What an interesting question Tamsin. What’s a poem? When might a poem be prose. When might prose be poetic. I’m sure there are technical definitions. Some to do with rhythm and meter. Maybe some to do with rhythm and rhyme. For me, I think a poem is something that gives shape to a discrete, or distinct, idea or expression or concept or story. A place with intention. Where one plucks out a specific pebble of interest and lays it out. Lays it out in away that is apart from a wider context or story. A thing in and of itself. Like a pebble picked up and placed on a shelf. Art. Something precious. Elevated from its place on a beach. For me, poetic prose is maybe like many pebbles. But also laid out with intention. Given pattern and meaning. Poetic prose, for me, has shape also. Surprising pauses. Lietmotifs. A lilt. Something that begs to be spoken aloud, perhaps.

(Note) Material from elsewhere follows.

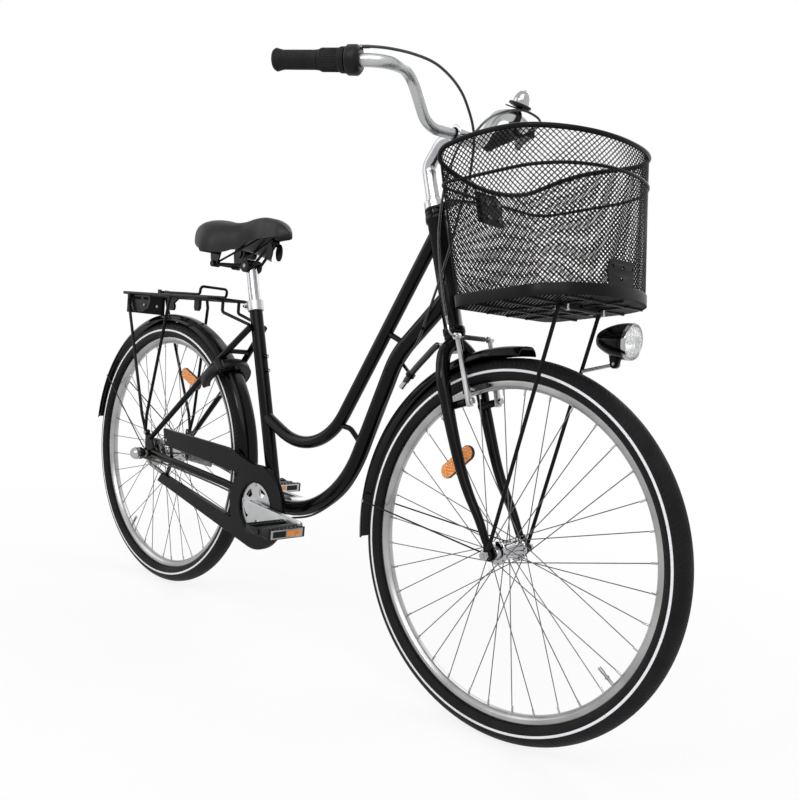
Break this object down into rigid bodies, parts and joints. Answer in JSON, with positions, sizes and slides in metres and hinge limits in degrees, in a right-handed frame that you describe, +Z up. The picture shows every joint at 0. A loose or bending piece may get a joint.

That’s very interesting indeed. I’ve read a bit of poetry that is laid out like paragraphs, with differing length lines and no real discernible, to me, difference from prose. I struggle to write in that form, I think I’ve done it once so far for a prompt and I wasn’t enamoured with it.
I fully embrace your idea of a poem . It’s a singular moment or idea placed on the page. Chosen from all the other moments or ideas very particularly.
I’ve written a couple of spoken poetry pieces. And I find them different again from chunks of prose poetry. It’s all very exciting these different forms.
I think my child meant I wasn’t metaphorical enough, that I didn’t use enough poetic imagery to give the reader reason to pause and wonder what I meant. And I suppose they were implying I had become too comfortable with my style and form and needed to branch out a little more. Maybe.
Maybe. And if it is a singular moment or idea placed on a page, chosen from all other moments or ideas very particularly, then perhaps a poem is a poem because you decide that it is. And maybe it doesn’t need metaphor or imagery. Or to be any particular length or style. Perhaps the fact that you entitle something ‘poem’ gives invitation to others to pause and make meaning. Maybe.